══ Data to use ══

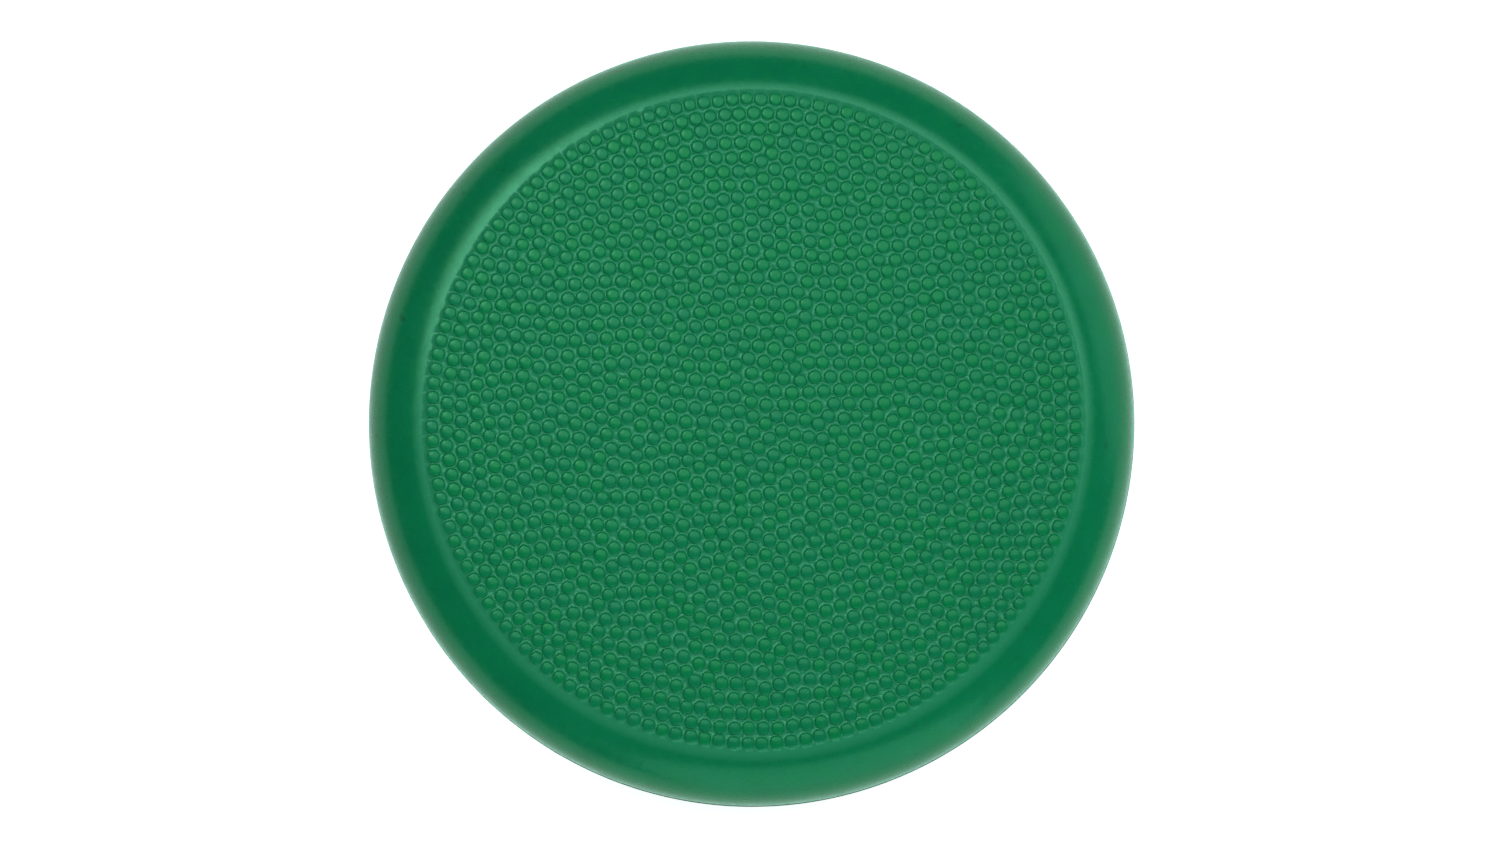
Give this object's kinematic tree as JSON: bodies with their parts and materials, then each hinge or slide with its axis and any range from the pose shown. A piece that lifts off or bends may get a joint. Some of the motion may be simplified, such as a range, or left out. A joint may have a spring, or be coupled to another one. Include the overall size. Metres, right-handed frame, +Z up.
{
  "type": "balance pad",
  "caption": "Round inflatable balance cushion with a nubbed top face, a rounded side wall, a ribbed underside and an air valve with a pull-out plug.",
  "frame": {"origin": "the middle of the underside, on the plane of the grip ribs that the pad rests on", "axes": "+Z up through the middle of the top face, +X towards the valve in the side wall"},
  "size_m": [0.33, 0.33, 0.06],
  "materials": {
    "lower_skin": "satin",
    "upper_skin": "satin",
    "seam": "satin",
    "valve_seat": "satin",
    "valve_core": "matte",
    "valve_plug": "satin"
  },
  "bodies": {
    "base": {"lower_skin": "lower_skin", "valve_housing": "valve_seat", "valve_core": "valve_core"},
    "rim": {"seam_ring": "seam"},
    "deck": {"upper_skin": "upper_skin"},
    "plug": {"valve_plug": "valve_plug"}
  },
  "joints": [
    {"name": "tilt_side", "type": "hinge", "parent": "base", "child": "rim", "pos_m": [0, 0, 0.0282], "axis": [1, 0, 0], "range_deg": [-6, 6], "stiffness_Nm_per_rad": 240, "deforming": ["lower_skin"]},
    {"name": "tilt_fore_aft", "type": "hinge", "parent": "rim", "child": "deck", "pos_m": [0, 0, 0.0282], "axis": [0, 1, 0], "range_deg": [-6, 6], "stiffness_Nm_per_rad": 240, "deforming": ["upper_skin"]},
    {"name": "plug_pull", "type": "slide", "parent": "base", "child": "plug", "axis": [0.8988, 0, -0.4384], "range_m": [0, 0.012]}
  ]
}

═══
══ Data to use ══

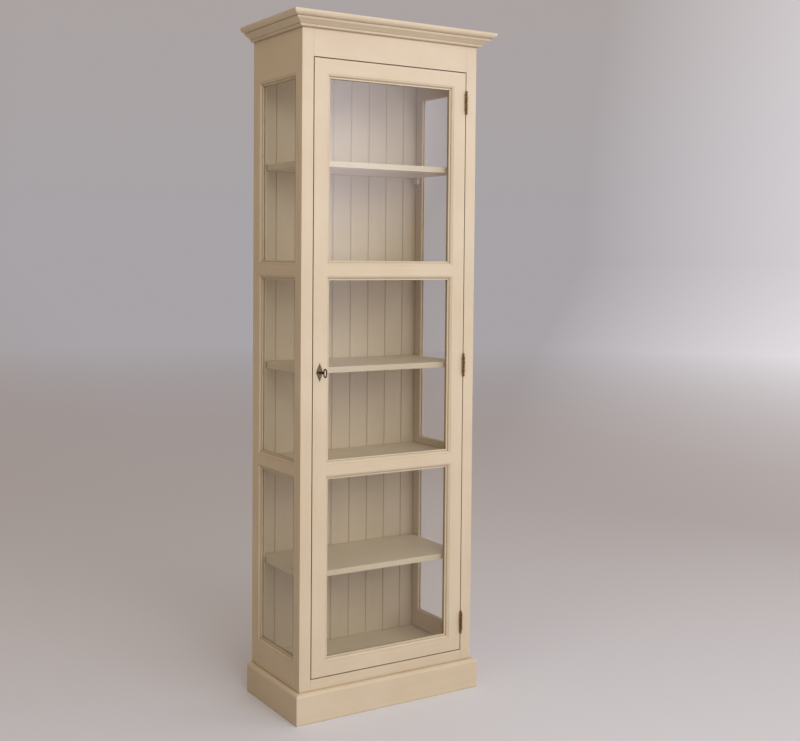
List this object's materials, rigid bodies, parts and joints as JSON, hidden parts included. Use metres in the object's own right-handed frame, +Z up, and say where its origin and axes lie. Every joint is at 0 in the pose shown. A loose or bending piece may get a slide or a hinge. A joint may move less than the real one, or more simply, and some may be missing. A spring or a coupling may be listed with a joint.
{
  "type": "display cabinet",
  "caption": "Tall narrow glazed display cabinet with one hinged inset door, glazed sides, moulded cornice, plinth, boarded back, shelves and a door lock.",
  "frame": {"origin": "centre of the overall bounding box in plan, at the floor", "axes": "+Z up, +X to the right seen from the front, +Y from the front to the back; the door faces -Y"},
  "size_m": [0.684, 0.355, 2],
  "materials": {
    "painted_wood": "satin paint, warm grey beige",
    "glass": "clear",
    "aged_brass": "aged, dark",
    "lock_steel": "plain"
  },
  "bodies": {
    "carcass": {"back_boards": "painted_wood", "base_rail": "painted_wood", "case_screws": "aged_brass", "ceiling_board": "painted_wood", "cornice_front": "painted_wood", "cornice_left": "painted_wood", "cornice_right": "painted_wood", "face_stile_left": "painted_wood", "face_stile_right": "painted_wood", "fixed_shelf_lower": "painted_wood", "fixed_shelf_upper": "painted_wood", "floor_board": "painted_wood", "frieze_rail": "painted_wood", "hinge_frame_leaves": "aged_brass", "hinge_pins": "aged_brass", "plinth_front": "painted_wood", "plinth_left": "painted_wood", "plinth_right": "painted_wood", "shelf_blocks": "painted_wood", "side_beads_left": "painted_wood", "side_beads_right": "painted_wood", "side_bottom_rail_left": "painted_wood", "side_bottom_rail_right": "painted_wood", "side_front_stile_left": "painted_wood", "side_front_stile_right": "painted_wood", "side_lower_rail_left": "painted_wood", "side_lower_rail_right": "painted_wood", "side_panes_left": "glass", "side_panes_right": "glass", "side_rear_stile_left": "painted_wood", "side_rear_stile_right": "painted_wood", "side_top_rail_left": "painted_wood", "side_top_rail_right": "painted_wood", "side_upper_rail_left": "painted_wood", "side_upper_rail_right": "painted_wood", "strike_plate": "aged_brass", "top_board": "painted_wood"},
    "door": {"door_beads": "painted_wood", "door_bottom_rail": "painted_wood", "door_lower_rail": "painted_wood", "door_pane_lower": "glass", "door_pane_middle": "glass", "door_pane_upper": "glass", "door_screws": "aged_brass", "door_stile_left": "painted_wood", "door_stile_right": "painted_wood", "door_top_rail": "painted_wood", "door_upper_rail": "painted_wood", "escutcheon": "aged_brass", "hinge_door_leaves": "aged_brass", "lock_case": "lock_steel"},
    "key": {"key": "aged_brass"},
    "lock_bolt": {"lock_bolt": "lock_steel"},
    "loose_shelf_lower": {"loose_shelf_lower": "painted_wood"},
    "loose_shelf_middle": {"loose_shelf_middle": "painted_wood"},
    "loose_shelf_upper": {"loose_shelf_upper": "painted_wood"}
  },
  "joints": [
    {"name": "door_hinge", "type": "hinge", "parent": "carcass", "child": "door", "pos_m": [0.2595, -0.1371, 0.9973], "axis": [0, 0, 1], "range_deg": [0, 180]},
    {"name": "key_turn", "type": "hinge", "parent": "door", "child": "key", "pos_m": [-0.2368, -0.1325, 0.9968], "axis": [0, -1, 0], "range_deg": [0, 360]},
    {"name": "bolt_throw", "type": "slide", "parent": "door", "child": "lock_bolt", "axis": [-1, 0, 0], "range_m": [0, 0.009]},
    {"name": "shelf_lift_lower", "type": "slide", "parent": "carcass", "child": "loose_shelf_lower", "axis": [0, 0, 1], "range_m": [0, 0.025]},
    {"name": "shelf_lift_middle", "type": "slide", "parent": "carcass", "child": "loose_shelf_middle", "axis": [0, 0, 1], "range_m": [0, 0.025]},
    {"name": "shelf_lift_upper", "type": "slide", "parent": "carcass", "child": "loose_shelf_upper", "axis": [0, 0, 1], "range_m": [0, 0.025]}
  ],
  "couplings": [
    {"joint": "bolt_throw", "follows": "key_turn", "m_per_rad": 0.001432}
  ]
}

═══
══ Data to use ══

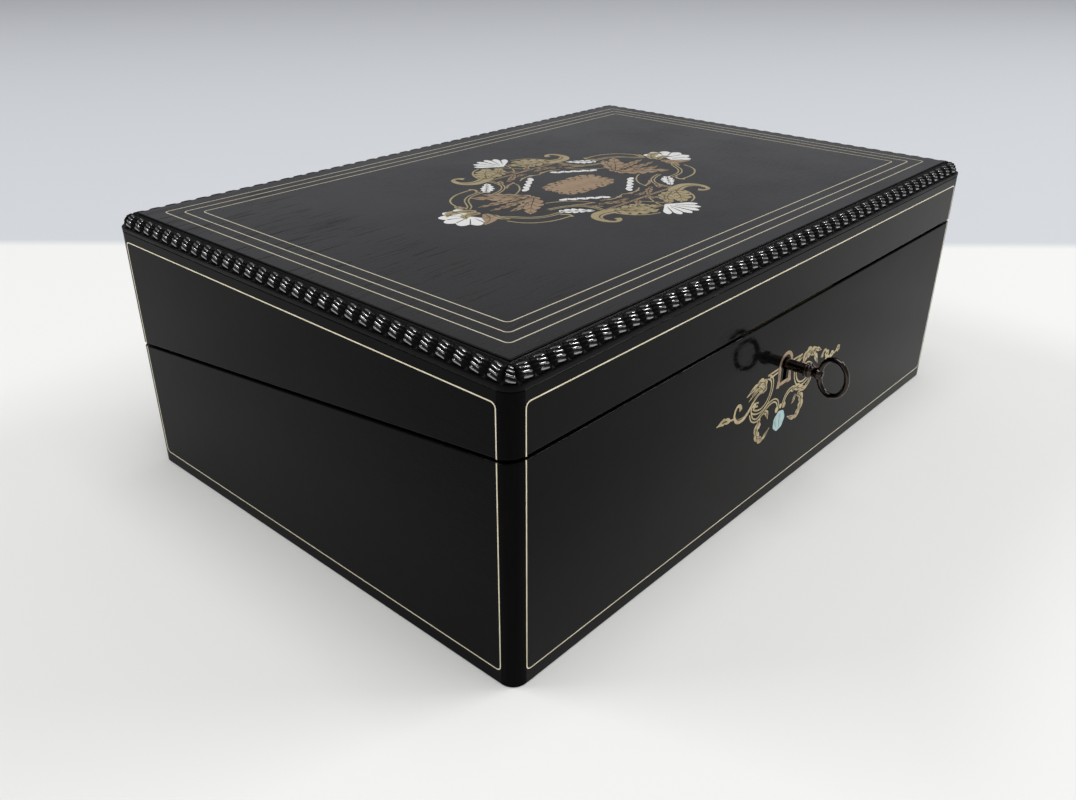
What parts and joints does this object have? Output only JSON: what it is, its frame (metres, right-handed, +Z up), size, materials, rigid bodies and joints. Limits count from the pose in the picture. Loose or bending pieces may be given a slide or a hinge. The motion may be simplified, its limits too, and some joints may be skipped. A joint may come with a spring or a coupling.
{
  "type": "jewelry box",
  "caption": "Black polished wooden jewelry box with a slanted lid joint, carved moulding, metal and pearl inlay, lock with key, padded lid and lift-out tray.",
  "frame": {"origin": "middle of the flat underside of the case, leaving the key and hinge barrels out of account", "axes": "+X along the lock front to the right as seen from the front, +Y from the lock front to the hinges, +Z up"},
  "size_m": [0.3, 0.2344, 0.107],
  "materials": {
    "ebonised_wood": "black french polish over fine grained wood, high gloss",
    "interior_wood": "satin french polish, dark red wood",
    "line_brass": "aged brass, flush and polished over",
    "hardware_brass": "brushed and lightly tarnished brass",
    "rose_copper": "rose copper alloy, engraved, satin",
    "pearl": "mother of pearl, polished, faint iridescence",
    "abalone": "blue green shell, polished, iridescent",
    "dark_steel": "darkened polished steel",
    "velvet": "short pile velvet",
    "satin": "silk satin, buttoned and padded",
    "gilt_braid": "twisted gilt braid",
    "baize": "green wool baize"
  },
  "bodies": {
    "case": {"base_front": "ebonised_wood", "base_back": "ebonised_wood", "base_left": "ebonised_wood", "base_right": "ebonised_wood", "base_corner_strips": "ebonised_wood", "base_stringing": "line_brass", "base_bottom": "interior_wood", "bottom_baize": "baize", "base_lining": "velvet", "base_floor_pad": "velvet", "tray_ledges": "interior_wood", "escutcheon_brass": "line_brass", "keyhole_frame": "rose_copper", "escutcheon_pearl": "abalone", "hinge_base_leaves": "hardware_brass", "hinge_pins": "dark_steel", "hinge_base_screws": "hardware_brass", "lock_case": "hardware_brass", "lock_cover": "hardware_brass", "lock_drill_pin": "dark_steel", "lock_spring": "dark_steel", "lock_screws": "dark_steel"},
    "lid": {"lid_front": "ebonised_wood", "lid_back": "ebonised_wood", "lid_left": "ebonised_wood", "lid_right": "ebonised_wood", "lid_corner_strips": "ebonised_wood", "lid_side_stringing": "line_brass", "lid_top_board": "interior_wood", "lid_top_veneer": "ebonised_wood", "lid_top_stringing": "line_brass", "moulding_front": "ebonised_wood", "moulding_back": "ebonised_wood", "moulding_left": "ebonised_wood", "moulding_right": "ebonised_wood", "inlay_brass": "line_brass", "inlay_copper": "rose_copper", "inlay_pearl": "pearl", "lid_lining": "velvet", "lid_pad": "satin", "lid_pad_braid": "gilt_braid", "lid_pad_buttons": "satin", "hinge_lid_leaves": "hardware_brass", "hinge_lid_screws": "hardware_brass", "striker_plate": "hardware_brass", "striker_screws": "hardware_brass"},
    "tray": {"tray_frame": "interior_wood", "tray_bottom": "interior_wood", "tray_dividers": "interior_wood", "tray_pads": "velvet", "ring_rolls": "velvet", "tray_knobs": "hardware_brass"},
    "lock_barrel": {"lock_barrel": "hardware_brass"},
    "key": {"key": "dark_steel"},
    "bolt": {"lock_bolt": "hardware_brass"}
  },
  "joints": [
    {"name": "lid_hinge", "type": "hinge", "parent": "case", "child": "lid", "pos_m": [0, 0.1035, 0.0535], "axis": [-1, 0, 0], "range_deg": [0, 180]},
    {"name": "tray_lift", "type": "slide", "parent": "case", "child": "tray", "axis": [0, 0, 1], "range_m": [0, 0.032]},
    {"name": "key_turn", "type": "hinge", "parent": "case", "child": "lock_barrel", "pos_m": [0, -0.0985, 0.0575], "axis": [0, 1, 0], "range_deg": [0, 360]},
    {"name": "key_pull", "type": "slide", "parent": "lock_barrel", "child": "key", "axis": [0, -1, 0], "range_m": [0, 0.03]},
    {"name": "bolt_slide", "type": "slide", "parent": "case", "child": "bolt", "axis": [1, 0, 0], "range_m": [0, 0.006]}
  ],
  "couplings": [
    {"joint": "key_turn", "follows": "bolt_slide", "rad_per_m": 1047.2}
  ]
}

═══

Look for "pose" and pull out every line that has it.

▸ **Finished task**
Give this object's kinematic tree as JSON: bodies with their parts and materials, then each hinge or slide with its axis and any range from the pose shown. A piece that lifts off or bends may get a joint. Some of the motion may be simplified, such as a range, or left out. A joint may have a spring, or be coupled to another one. Include the overall size. Metres, right-handed frame, +Z up.
List this object's materials, rigid bodies, parts and joints as JSON, hidden parts included. Use metres in the object's own right-handed frame, +Z up, and say where its origin and axes lie. Every joint is at 0 in the pose shown. A loose or bending piece may get a slide or a hinge. A joint may move less than the real one, or more simply, and some may be missing. A spring or a coupling may be listed with a joint.
What parts and joints does this object have? Output only JSON: what it is, its frame (metres, right-handed, +Z up), size, materials, rigid bodies and joints. Limits count from the pose in the picture. Loose or bending pieces may be given a slide or a hinge. The motion may be simplified, its limits too, and some joints may be skipped. A joint may come with a spring or a coupling.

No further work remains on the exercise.